## Directions
Note each line where "empty" appears, and copy it.

## Listed records
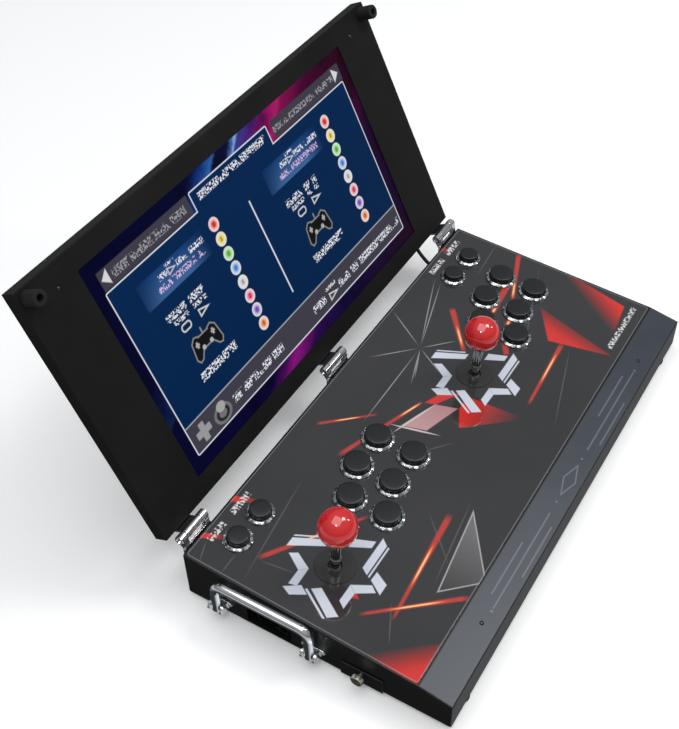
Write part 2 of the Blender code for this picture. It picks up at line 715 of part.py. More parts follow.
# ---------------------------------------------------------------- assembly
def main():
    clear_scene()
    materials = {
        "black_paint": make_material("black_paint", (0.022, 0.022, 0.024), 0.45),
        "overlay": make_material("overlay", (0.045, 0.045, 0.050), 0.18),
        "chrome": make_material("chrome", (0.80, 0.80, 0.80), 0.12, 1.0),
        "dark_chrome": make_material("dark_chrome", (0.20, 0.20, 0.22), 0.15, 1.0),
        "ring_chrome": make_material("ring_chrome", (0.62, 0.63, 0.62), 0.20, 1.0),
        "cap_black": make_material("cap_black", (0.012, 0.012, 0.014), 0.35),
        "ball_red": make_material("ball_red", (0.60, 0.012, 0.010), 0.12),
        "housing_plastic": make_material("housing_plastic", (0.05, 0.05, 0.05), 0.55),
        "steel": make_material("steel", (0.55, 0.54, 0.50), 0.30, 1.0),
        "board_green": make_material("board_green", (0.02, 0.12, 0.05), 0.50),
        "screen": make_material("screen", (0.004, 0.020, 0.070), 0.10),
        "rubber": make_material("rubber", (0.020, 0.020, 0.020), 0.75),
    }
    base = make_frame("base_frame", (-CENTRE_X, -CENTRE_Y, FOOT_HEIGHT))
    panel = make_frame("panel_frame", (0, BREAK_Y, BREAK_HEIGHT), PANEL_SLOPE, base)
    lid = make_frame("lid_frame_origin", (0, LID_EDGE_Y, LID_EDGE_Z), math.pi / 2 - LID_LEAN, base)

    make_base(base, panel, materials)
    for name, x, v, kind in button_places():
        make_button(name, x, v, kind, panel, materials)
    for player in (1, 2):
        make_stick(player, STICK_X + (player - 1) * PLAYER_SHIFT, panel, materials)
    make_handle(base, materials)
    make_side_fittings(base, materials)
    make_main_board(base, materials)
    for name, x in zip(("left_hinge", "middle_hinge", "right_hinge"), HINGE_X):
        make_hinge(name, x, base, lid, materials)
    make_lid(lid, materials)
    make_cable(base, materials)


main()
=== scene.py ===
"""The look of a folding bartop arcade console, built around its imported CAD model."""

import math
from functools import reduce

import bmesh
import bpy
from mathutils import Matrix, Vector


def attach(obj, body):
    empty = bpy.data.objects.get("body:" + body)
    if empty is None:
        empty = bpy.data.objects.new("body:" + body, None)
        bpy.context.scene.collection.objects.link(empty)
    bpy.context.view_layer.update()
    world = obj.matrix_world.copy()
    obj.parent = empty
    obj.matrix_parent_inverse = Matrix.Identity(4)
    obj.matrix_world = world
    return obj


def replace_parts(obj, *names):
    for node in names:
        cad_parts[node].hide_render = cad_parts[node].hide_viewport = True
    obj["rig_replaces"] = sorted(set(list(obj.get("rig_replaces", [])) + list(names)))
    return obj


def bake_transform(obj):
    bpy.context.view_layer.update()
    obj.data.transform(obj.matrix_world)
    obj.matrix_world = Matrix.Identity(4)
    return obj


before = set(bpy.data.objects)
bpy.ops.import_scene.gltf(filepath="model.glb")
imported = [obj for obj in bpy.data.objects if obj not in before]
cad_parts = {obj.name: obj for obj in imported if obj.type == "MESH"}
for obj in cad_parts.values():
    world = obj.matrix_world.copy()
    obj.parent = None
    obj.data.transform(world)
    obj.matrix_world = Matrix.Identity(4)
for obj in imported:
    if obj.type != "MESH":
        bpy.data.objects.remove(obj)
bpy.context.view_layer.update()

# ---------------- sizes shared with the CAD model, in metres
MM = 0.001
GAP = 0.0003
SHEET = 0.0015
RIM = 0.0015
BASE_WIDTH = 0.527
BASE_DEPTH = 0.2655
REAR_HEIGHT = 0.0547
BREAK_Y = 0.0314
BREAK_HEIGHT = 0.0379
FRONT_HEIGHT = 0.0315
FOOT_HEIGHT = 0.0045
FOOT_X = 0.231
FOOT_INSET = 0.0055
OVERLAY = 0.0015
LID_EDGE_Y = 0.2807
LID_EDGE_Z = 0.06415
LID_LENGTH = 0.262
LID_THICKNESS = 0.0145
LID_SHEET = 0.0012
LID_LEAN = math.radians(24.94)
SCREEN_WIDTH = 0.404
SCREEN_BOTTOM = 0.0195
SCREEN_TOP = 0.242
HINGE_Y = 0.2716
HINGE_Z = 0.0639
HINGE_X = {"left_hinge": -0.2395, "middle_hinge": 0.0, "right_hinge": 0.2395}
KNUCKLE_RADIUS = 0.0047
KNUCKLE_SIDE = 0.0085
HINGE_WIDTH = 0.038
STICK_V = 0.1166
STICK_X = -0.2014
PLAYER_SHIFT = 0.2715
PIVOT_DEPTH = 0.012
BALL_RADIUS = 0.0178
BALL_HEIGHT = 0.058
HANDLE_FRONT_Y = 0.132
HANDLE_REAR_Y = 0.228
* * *
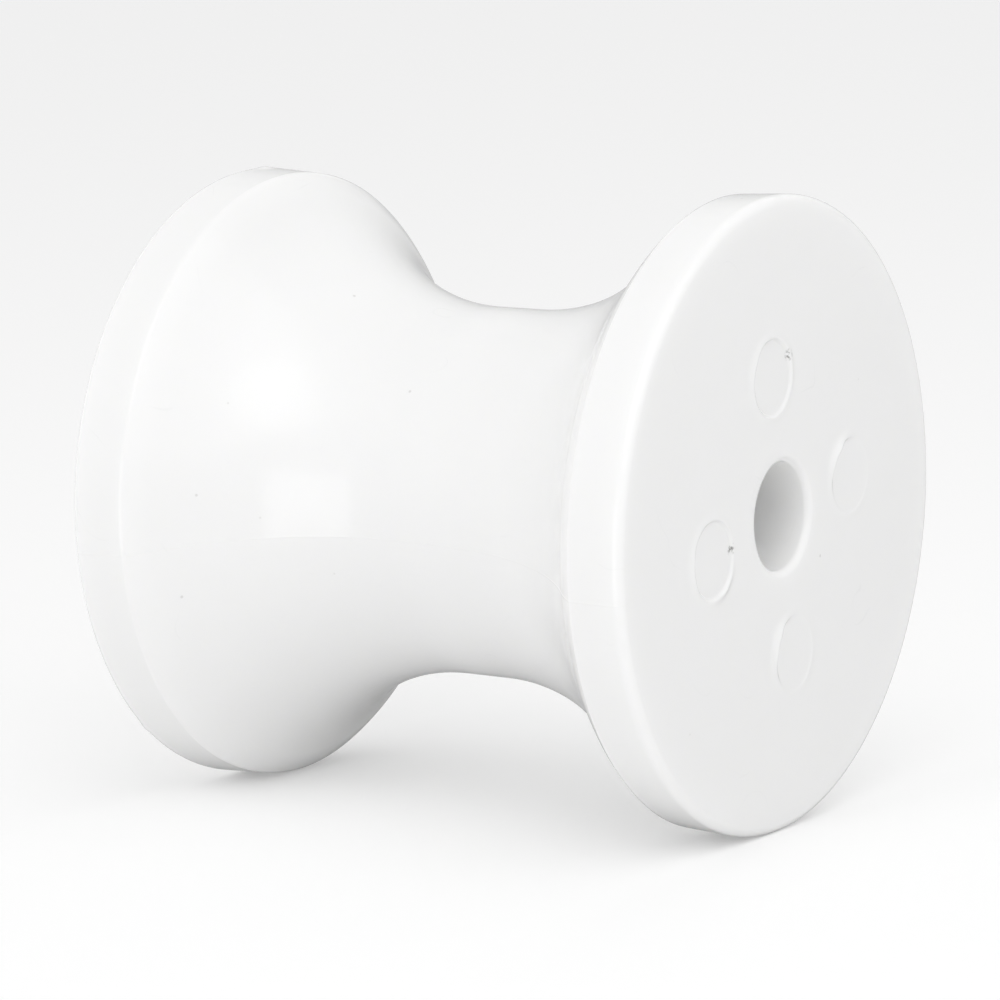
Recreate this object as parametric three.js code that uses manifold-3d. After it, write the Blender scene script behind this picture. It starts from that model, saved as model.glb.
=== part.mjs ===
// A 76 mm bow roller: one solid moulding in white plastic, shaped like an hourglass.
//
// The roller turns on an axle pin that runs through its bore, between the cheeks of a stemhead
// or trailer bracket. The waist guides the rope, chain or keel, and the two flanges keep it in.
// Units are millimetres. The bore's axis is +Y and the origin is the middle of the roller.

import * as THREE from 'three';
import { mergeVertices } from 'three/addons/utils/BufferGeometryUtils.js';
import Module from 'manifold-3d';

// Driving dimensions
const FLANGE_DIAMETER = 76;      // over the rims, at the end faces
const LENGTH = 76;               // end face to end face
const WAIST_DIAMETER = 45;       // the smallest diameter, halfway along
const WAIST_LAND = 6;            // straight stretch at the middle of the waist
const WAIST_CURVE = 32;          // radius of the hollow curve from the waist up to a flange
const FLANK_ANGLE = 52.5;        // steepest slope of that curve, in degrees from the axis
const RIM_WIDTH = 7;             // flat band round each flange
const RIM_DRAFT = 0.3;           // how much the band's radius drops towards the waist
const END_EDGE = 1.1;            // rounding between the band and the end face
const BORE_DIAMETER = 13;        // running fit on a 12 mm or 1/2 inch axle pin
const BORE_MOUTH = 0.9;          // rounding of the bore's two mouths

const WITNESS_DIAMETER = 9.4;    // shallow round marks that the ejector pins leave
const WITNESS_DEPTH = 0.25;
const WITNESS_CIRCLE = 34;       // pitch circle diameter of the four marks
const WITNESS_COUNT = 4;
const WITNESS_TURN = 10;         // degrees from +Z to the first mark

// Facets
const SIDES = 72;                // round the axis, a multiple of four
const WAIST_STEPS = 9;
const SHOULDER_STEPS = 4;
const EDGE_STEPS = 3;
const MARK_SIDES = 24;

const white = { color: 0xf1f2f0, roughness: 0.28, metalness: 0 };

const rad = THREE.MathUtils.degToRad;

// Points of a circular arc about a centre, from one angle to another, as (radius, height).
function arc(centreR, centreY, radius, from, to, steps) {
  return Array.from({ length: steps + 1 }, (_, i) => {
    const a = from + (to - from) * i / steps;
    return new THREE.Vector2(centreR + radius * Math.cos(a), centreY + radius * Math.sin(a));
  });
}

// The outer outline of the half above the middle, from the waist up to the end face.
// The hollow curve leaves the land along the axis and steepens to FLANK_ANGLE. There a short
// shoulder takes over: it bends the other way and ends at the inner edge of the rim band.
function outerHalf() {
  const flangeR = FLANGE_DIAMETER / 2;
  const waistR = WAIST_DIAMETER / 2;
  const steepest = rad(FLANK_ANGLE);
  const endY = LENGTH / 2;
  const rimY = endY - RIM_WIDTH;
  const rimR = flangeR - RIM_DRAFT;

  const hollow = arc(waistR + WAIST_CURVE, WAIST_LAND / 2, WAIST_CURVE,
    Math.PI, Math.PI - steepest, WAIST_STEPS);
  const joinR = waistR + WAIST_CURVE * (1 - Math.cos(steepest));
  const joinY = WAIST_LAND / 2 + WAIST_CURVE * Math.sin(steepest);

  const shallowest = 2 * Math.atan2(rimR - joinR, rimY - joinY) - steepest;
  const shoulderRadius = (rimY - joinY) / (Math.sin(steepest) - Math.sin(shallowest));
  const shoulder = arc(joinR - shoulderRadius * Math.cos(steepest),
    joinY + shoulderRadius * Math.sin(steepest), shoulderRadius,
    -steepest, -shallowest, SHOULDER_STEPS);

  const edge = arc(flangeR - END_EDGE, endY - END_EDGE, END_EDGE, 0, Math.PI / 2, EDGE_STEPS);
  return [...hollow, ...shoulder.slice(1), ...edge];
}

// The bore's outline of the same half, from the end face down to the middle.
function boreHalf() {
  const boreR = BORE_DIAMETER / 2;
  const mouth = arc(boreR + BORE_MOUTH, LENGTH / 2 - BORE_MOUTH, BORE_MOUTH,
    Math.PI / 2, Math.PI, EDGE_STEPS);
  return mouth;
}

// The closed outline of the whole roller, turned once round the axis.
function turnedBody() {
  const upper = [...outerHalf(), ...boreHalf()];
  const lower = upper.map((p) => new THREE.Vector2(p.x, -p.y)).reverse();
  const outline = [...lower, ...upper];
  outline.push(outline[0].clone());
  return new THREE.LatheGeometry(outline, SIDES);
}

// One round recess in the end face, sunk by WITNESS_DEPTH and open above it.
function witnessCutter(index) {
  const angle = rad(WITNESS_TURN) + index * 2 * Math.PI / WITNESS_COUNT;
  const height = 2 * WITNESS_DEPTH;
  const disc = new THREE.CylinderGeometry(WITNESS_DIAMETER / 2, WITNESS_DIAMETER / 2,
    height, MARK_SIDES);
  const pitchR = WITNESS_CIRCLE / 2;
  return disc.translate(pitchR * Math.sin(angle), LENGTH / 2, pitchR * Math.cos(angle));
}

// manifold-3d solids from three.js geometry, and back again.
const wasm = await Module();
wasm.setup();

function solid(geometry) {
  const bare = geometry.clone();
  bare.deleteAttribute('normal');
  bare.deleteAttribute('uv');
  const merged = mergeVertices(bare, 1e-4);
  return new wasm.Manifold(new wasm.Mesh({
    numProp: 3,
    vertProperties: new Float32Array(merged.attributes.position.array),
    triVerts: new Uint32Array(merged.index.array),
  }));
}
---
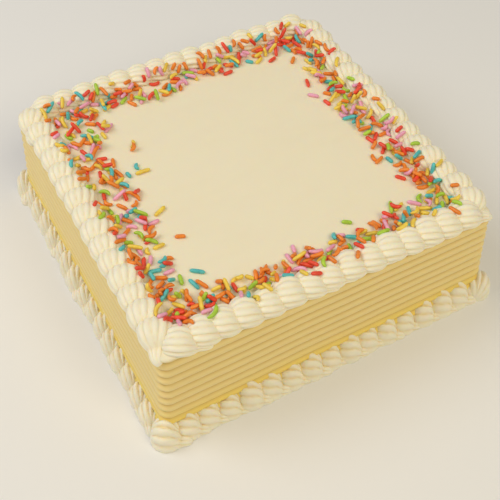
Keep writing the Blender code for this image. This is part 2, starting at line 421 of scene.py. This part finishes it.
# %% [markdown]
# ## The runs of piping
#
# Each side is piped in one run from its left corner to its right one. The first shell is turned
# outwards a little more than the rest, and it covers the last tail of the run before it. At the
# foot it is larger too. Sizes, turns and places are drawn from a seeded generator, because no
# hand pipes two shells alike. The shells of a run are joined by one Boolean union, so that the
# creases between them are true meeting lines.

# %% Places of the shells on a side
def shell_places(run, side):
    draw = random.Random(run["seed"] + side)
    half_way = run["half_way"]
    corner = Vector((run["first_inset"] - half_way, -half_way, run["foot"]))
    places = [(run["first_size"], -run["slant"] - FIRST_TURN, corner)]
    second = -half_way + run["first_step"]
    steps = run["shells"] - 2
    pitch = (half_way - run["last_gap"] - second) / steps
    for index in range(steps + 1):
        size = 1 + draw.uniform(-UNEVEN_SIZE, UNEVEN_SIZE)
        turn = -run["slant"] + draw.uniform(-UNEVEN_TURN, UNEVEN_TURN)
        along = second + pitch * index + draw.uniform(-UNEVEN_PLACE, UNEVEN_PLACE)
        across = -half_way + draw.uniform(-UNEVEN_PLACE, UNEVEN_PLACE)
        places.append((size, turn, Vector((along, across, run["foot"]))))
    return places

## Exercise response
    empty = bpy.data.objects.get("body:" + body)
    if empty is None:
        empty = bpy.data.objects.new("body:" + body, None)
        bpy.context.scene.collection.objects.link(empty)
    obj.parent = empty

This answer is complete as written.